Data Kept Private (Canton Only)

Field	Description	Visibility
Strategy Algorithm	Optimization logic	Private (Canton)
Risk Scores	Internal risk assessment	Private (Canton)
Oracle Data	Proprietary price feeds	Private (Canton)
Policy Details	Full policy constraints	Private (Canton)
Approval Discussion	Internal deliberations	Private (Canton)
Future Plans	Upcoming strategy changes	Private (Canton)

Complete End-to-End Example

1. Canton: Strategy computes optimal allocation
   Private: "Move 30% from Aave to Uniswap based on risk score 7.2"

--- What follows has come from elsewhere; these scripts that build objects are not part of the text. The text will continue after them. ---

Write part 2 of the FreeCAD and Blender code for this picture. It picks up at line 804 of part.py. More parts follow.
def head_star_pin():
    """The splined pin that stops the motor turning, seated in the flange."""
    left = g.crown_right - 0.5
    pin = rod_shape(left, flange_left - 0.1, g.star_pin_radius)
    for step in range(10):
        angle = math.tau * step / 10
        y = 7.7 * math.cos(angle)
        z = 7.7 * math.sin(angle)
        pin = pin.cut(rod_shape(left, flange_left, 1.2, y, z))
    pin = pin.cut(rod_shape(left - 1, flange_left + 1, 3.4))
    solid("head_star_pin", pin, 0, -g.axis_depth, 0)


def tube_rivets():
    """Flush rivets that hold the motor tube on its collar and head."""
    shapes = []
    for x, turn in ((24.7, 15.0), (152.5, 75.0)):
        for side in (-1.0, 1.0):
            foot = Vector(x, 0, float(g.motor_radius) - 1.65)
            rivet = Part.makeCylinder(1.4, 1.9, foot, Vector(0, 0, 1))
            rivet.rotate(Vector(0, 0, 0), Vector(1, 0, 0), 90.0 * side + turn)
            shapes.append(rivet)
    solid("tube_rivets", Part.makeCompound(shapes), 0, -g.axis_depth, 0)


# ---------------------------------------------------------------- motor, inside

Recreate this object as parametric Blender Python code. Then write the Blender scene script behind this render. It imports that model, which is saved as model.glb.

2. Canton: Policy check passes
   Private: maxExposure=50%, current=30%, new=40% ✓

3. Canton: Generate and sign intent
   Public Payload: {
     vaultId: "vault-eth-001",
     nonce: 42,
     actions: [withdraw from Aave, swap on Uniswap],
     deadline: "..."
   }
   Signature: 0x1a2b3c...

4. Relayer: Verify signature and submit
   Transaction: 0x9f8e7d...

5. Vault Contract: Verify and execute
   Event: IntentExecuted(nonce=42, hash=0x7b3f...)

6. Relayer: Report back to Canton
   Private: success=true, gasUsed=187423, slippage=0.12%

7. Canton: Update internal state
   Private: Portfolio now 40% Uniswap, performance +2.3%

Conclusion

This JSON payload is cryptographically signed by the Canton Policy Issuer Party, resulting in the cantonSig. The Relayer then packages this signed payload and submits it, along with any necessary accompanying signatures or proofs, to the public vault contract for execution.

The payload contains the minimum necessary data for execution while keeping all sensitive strategy details, risk assessments, and policy logic completely private within the Canton domain.